The Truth is the Truth

Recently, I have made a depressing discovery.  It seems that I, Shelby Louise Stockton, must acquire a boyfriend.  I don’t necessarily want a boyfriend, but all of my friends are hooked up in relationships, and per usual, the cheese stands alone.

Although I enjoy my alone time, I am a very social creature.  Too much solitude makes me anxious.  I usually have a stacked social calendar, but lately I am finding more often than not, that at the end of the day, I have no plans. A gal can take night time yoga classes for so long.

There are a few reasons why having a BF does not work in my favor.  I don’t like checking in with people.  As a Scorpio, it is not natural for me to “share” all aspects of my life, as benign as they may seem, with another person.  It bores me.  I also think that men are a lot of trouble. The return is not worth the investment.  Not only that, but the saddest moments of my life have always been while I was in a relationship and the happiest are when I’m single.  Do you see the conundrum?

But I’m bored, so I may as well get on the relationship train, even if it’s for a bit.  One of my friends will surely break-up, and then I’ll be back in business.

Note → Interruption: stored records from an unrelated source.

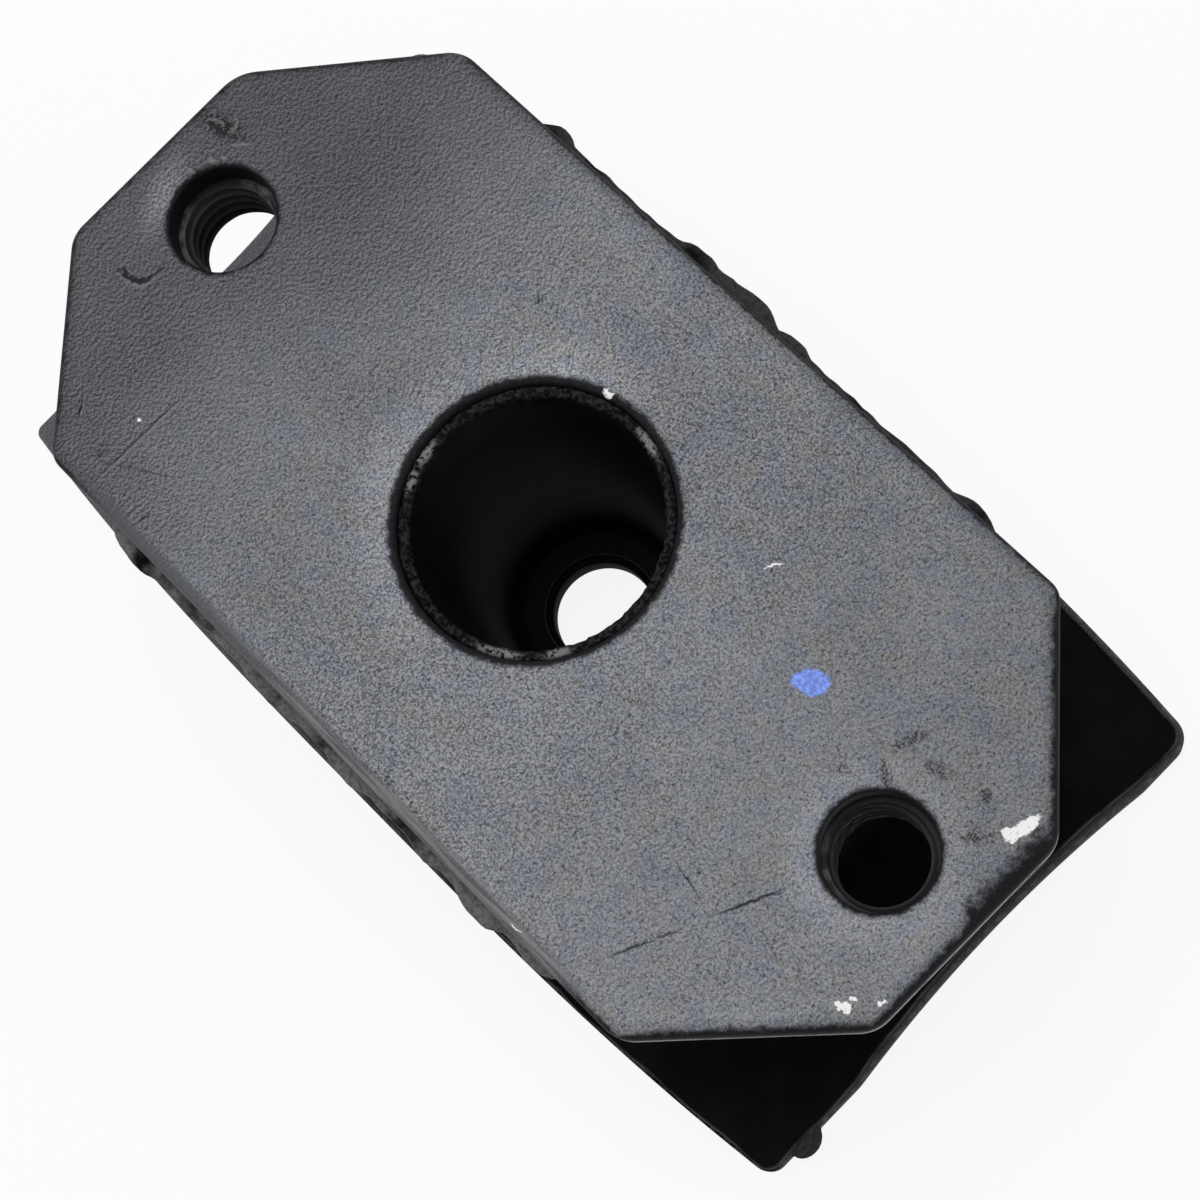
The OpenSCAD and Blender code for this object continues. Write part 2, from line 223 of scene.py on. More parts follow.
def lower_outline():
    """Outline of the lower plate: long sides bowed as a cubic, ends cut in by shallow parabolas off centre.

    Corner arcs join them, those at the -Y side tighter. Each long side is built for +Y, and the
    other is mirrored. All is then turned by a slight angle about the plate's middle and moved there.
    """
    mid, half = LOWER_X, LOWER_HALF_LEN
    bow = lambda x: LOWER_HALF_WID - SIDE_BOW * np.abs((x - mid) / half) ** 3
    quarter = np.linspace(0, pi / 2 - 0.12, 9)
    r = LOWER_CORNER_R

    def corner(sx, r):
        cx = mid + sx * (half - r)
        return np.stack([cx + sx * r * np.cos(quarter), bow(cx) - r + r * np.sin(quarter)], -1)

    x = np.linspace(NEAR_X - r, FAR_X + r, 92)[1:-1]
    side = np.stack([x, bow(x)], -1)
    upper = np.concatenate([corner(1, r), side, corner(-1, r)[::-1]])
    under = np.concatenate([corner(1, NEAR_CORNER_R), side, corner(-1, FAR_CORNER_R)[::-1]]) * [1, -1]
    end = bow(NEAR_X - r) - r
    y = np.linspace(end, -end, 72)[1:-1]
    cut = lambda mid_y: np.clip(1 - (2 * (y - mid_y) / RELIEF_WID) ** 2, 0, 1)
    far_end = np.stack([FAR_X + FAR_RELIEF * cut(-RELIEF_SHIFT), y], -1)
    near_end = np.stack([NEAR_X - NEAR_RELIEF * cut(RELIEF_SHIFT), y], -1)[::-1]
    ring = np.concatenate([upper, far_end, under[::-1], near_end]) - [mid, 0]
    c, s = np.cos(radians(LOWER_TURN)), np.sin(radians(LOWER_TURN))
    return ring @ [[c, s], [-s, c]] + [mid, LOWER_DY]


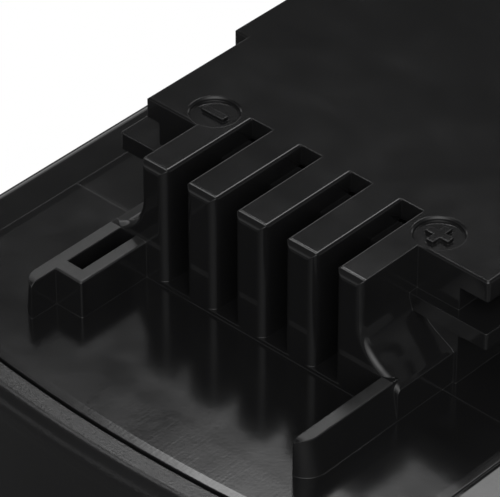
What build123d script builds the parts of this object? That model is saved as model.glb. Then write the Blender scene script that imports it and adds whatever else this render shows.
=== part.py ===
from build123d import *
import os
from math import atan2, cos, pi, radians, sin, sqrt, tan

# A slide-on battery pack for cordless power tools, in millimetres.
# X runs across the pack, Y from its terminal end (negative) to its latch end, and Z up from its base.
# The origin is the middle of the base.

# Body
pack_length = 115.0
pack_width = 76.0
deck_height = 32.0
shoulder_width = 6.5
deck_rise = 0.25
deck_crown_width = 1.0
deck_crown_drop = 0.07
shoulder_flat = 0.4
shoulder_slope = 7.0
shoulder_radius = 2.2
front_bow_radius = 180.0
corner_radius = 9.0
front_round = 1.8
inner_round = 0.6
base_round = 1.6
wall = 2.2
overrun = 1.0
edge_round = 0.25

# Joint between the two shells
parting_height = 25.0
lip_height = 1.5
seam_gap = 0.25
rim_setback = 3.9
rim_gap = 0.3
rim_corner_radius = 6.0
rim_step = 8.0
ledge_width = 1.0
ledge_thickness = 1.6

# Top plate and rails
plate_rise = 14.7
plate_setback = 7.7
plate_half_width = 24.2
plate_thickness = 2.5
plate_edge_round = 0.2
ear_round = 0.35
notch_half_width = 22.3
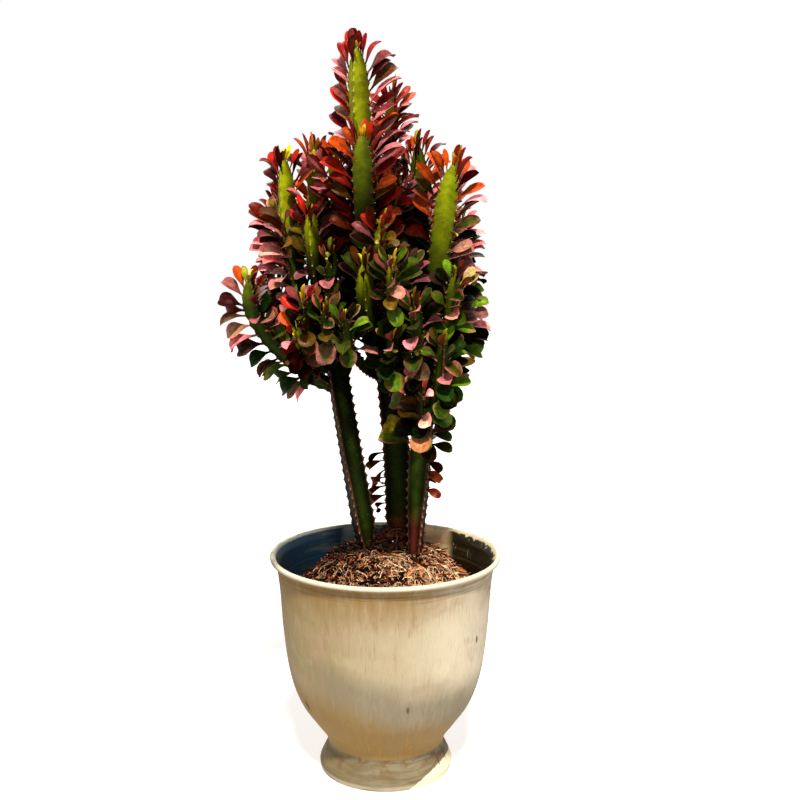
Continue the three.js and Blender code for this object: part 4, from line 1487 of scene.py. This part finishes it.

But something is holding me back, and I haven’t been sure what.  Until now.

It’s Stamos.  I have this unfinished business, and I feel that my life will remain stagnant until I accomplish this goal.  I don’t know how to do it, but it must be done.  We know what doesn’t work – love letters, songs, flyers around town, pleading to Ellen Degeneres…  The list goes on and on.  But if I don’t reach this goal, there is a good chance that I will die alone in this attic, with a toned yoga body.  I’m reaching for the sleeping pills now.

I encourage any advice or ideas that anyone may have to win Stamo’s sympathy.  I’m open to suggestions.  My life kind of depends on it.  No pressure.